In the late 1970s, Meyers Tractor Salvage would “cut up” (disassemble and put away parts for) six tractors in a day. Today, they do about two, because of the size of the equipment and because the equipment is more complicated.

There is demand for some parts that are not economical. For example there’s a worldwide market for “doorknobs and cables” but it doesn’t work, financially.

“You can’t put that $25 an hour employee out to work (removing) a $10 part,” Paul said. ”It would be nice to do, but you can’t do it.”

Paul said there’s also a trend toward fire-damaged machines.

A decade ago, the government started requiring combines to run with catalytic converters to reduce air pollution. But the converters become “horribly hot” if there is any chaff or dust, and that leads to more fires.

About three-quarters of the Meyers’ tonnage won’t have value as parts and will go into the scrap market.

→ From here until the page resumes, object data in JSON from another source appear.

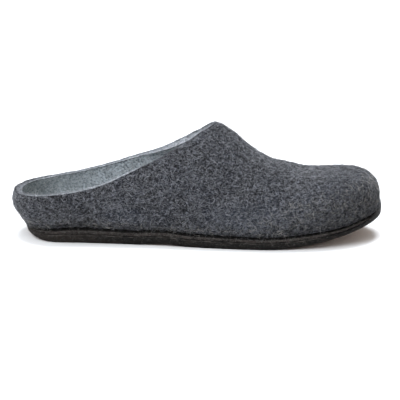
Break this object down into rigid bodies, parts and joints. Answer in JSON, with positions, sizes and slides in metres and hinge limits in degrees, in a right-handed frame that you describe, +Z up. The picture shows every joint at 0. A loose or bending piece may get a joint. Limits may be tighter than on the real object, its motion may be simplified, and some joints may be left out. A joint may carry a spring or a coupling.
{
  "type": "felt slipper",
  "caption": "Right-foot felt slipper: moulded wool upper with a long open collar and low heel cup, felt midsole and insole, thin leather outsole turned up at the toe.",
  "frame": {"origin": "middle of the bounding box in plan, on the floor that the tread stands on", "axes": "+X from heel to toe, +Y to the medial (inner) side of the right foot, +Z up"},
  "size_m": [0.285, 0.0998, 0.0879],
  "materials": {
    "upper_felt": "matt grey melange wool felt with pale and dark fibres",
    "midsole_felt": "dense dark grey felt",
    "outsole_leather": "very dark brown leather with a dressed edge and a roughed tread",
    "insole_felt": "light blue-grey wool felt"
  },
  "bodies": {
    "root": {"upper": "upper_felt", "midsole": "midsole_felt", "outsole": "outsole_leather", "insole": "insole_felt"}
  },
  "joints": []
}
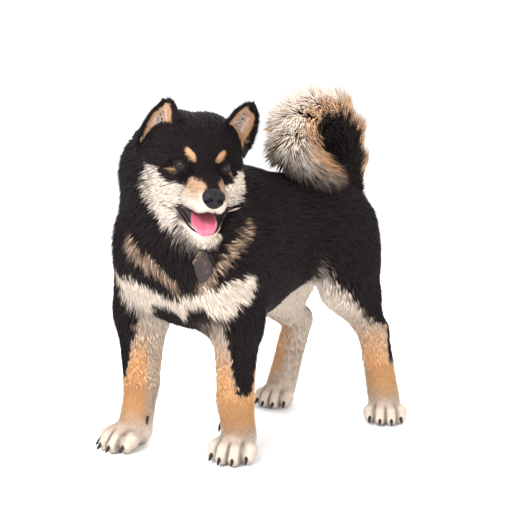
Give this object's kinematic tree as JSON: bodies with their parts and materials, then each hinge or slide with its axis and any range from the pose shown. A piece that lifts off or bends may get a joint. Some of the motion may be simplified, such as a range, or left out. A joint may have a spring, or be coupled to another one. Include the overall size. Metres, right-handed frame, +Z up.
{
  "type": "standing dog figure",
  "caption": "Life-size still figure of a standing black and tan shiba inu with pricked ears, a curled bushy tail, its mouth open and a small tag at the throat.",
  "frame": {"origin": "on the floor, under the middle of the figure's box", "axes": "+Z up, the trunk lies along Y with the chest towards -Y, +X is the dog's left"},
  "size_m": [0.2936, 0.4694, 0.519],
  "materials": {
    "black_fur": "dense black fur with a soft grey sheen",
    "tan_fur": "short tan fur, matte",
    "cream_fur": "soft cream fur, matte",
    "ear_fur": "thin short fur over skin",
    "nose": "moist pebbled skin",
    "tongue": "wet, soft and fine-grained",
    "eyes": "wet gloss",
    "tag_leather": "worn dark brown leather with a paler edge",
    "claws": "smooth horn with a dull shine"
  },
  "bodies": {
    "root": {"neck": "black_fur", "front_left_upper": "black_fur", "front_right_upper": "black_fur", "hind_left_upper": "black_fur", "hind_right_upper": "black_fur", "torso": "black_fur", "front_left_lower": "tan_fur", "front_left_paw": "tan_fur", "front_right_lower": "tan_fur", "front_right_paw": "tan_fur", "hind_left_lower": "tan_fur", "hind_left_paw": "tan_fur", "hind_right_lower": "tan_fur", "hind_right_paw": "tan_fur", "eye_left": "eyes", "eye_right": "eyes", "head": "black_fur", "lower_jaw": "cream_fur", "tongue": "tongue", "nose": "nose", "ear_left": "ear_fur", "ear_right": "ear_fur", "front_left_claw_1": "claws", "front_left_claw_2": "claws", "front_left_claw_3": "claws", "front_left_claw_4": "claws", "front_left_dewclaw": "claws", "front_right_claw_1": "claws", "front_right_claw_2": "claws", "front_right_claw_3": "claws", "front_right_claw_4": "claws", "front_right_dewclaw": "claws", "hind_left_claw_1": "claws", "hind_left_claw_2": "claws", "hind_left_claw_3": "claws", "hind_left_claw_4": "claws", "hind_right_claw_1": "claws", "hind_right_claw_2": "claws", "hind_right_claw_3": "claws", "hind_right_claw_4": "claws", "tail_root": "cream_fur", "tail_curl": "cream_fur", "tail_tip": "cream_fur", "tag": "tag_leather"}
  },
  "joints": []
}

The scrap metal market had been poor for the past six years. Everybody was “sold down” in inventory. The value went to almost nothing in 2009, during the financial crisis, but now has recovered to record all-time highs. It accounts for about 20% to 30% of the company’s revenue.

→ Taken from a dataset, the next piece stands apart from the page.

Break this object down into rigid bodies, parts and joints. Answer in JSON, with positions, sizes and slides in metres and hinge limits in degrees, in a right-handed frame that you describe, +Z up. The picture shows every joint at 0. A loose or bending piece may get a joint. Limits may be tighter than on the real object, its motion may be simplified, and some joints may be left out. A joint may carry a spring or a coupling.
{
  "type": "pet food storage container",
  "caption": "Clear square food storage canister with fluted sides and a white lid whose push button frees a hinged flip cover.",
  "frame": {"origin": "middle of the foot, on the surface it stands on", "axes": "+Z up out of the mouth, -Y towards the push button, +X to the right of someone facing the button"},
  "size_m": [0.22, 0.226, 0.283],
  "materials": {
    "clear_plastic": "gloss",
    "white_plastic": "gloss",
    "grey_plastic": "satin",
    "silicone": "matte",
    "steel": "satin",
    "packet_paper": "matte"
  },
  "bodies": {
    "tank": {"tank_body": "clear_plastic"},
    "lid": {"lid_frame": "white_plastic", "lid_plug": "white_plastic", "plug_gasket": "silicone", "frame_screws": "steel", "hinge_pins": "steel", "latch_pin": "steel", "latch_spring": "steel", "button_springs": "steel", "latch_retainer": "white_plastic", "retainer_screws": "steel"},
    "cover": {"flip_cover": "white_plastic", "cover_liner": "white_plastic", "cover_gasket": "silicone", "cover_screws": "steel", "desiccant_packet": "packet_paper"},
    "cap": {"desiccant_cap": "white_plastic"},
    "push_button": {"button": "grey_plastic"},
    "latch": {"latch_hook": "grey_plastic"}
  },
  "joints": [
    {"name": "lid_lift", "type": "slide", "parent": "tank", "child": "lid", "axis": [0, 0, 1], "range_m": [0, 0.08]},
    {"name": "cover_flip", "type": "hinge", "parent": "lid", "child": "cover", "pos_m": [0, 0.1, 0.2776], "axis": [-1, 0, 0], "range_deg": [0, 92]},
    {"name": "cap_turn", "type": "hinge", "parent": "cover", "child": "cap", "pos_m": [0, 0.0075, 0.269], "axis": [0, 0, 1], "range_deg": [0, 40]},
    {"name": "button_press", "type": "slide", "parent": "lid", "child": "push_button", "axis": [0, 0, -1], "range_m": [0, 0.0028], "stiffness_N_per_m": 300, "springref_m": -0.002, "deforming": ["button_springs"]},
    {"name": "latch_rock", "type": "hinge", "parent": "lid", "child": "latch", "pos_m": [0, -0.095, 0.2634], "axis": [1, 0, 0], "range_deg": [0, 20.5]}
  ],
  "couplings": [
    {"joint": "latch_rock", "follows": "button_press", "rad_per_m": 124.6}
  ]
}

On one afternoon in late March, David Meyers used an orange “mobile shear” that he manipulated like a toy, tearing apart a John Deere 6600 combine carcass — a machine from the 1970s that has been stripped of parts. The shear weighs about 60,000 pounds and the shearing head can cut off a 3-inch thick solid bar of steel to process it for recycling, David said.

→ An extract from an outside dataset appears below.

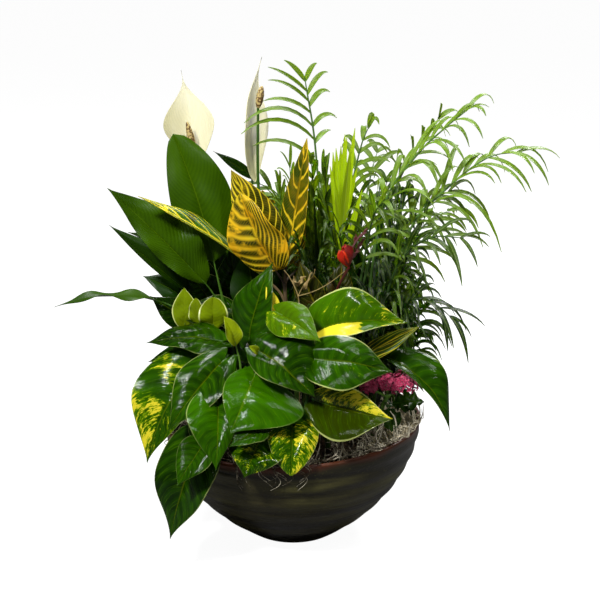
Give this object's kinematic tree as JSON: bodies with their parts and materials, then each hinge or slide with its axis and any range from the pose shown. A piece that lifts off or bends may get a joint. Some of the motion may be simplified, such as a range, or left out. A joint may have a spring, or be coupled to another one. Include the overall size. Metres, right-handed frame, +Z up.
{
  "type": "potted tropical arrangement",
  "caption": "Dish garden of peace lily, croton, golden pothos, parlour palm and kalanchoe in a round dark glazed bowl, dressed with moss.",
  "frame": {"origin": "the middle of the bowl's flat foot, on the surface it stands on", "axes": "+Z up through the bowl's axis, -Y towards the viewer of the picture, +X towards its right"},
  "size_m": [0.4766, 0.3846, 0.4682],
  "materials": {
    "bowl_glaze": "satin",
    "soil_earth": "matte",
    "moss": "matte",
    "lily_leaf": "satin",
    "lily_stalk": "satin",
    "spathe": "satin",
    "spadix": "matte",
    "croton_leaf": "satin",
    "pothos_leaf": "gloss",
    "palm_leaf": "satin",
    "palm_fresh": "satin",
    "kalanchoe_leaf": "satin",
    "kalanchoe_bloom": "matte",
    "red_stem": "matte",
    "red_petal": "satin"
  },
  "bodies": {
    "root": {"bowl": "bowl_glaze", "soil": "soil_earth", "moss_mat": "moss", "peace_lily_leaf_1": "lily_leaf", "peace_lily_leaf_2": "lily_leaf", "peace_lily_leaf_3": "lily_leaf", "peace_lily_leaf_4": "lily_leaf", "peace_lily_leaf_5": "lily_leaf", "peace_lily_leaf_6": "lily_leaf", "peace_lily_leaf_7": "lily_leaf", "peace_lily_leaf_8": "lily_leaf", "peace_lily_leaf_9": "lily_leaf", "peace_lily_leaf_10": "lily_leaf", "peace_lily_stalk_1": "lily_stalk", "peace_lily_stalk_2": "lily_stalk", "spathe_1": "spathe", "spathe_2": "spathe", "spadix_1": "spadix", "spadix_2": "spadix", "croton_stem_1": "croton_leaf", "croton_stem_2": "croton_leaf", "croton_stem_3": "croton_leaf", "pothos_vine_1": "pothos_leaf", "pothos_vine_2": "pothos_leaf", "pothos_vine_3": "pothos_leaf", "pothos_vine_4": "pothos_leaf", "pothos_vine_5": "pothos_leaf", "pothos_vine_6": "pothos_leaf", "pothos_vine_7": "pothos_leaf", "pothos_vine_8": "pothos_leaf", "palm_frond_01": "palm_leaf", "palm_frond_02": "palm_leaf", "palm_frond_03": "palm_leaf", "palm_frond_04": "palm_leaf", "palm_frond_05": "palm_leaf", "palm_frond_06": "palm_fresh", "palm_frond_07": "palm_leaf", "palm_frond_08": "palm_leaf", "palm_frond_09": "palm_leaf", "palm_frond_10": "palm_leaf", "palm_frond_11": "palm_leaf", "palm_frond_12": "palm_leaf", "palm_frond_13": "palm_leaf", "palm_frond_14": "palm_leaf", "palm_frond_15": "palm_leaf", "palm_frond_16": "palm_leaf", "kalanchoe_stem": "kalanchoe_leaf", "kalanchoe_head_1": "kalanchoe_bloom", "kalanchoe_head_2": "kalanchoe_bloom", "kalanchoe_head_3": "kalanchoe_bloom", "red_bloom_stem": "red_stem", "red_bloom": "red_petal"}
  },
  "joints": []
}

The “dirty” parts will go to a shredder to get separated. The “clean” parts will go straight to a steel mill. They have a baler for crushing dirty scrap, cars and appliances into bale-like bundles.

Some parts, like cast-iron pulleys that are broken, will go to a foundry for making things like new brake rotors and possibly engine blocks or gear box housings. Other parts will be cut into three-foot pieces to go off to a steel mill to make into cast iron, or products like fence posts or angle iron and rebar.

Some of the steel being recycled is from grain bins. A large number of the corrugated bin parts from an area elevator stood in a kind of wall, waiting to be shipped to a buyer.

In 2013, the Meyers family put more than $2 million into a machine shop and a scrap rail loading in a siding on the BNSF line, about four miles east of Aberdeen. They acquired some of the equipment assets from a machine shop in Aberdeen that was closing.

Employees in the “clean” machine shop do things like rebuild cylinder heads, blocks and crankshafts that Meyers will sell. They also do custom machine work.

Paul has concerns about the future, including the workforce and what he perceives as a decline of available workers and work ethic. He also worries about “just-in-time” supply chain economics that are good for corporations when things go smoothly, but leave the economy vulnerable in market shocks and trade disruptions.

But he and his sons generally are optimistic about the future for their business and for their family.

“There’s always going to be machines,” David said. “Machines always get wrecked, they’re always going to get broken. As long as the world still needs food, people are going to need equipment to grow it, spray it, harvest it, till it. As long as they keep breaking things, we’ll supply the parts that we can.”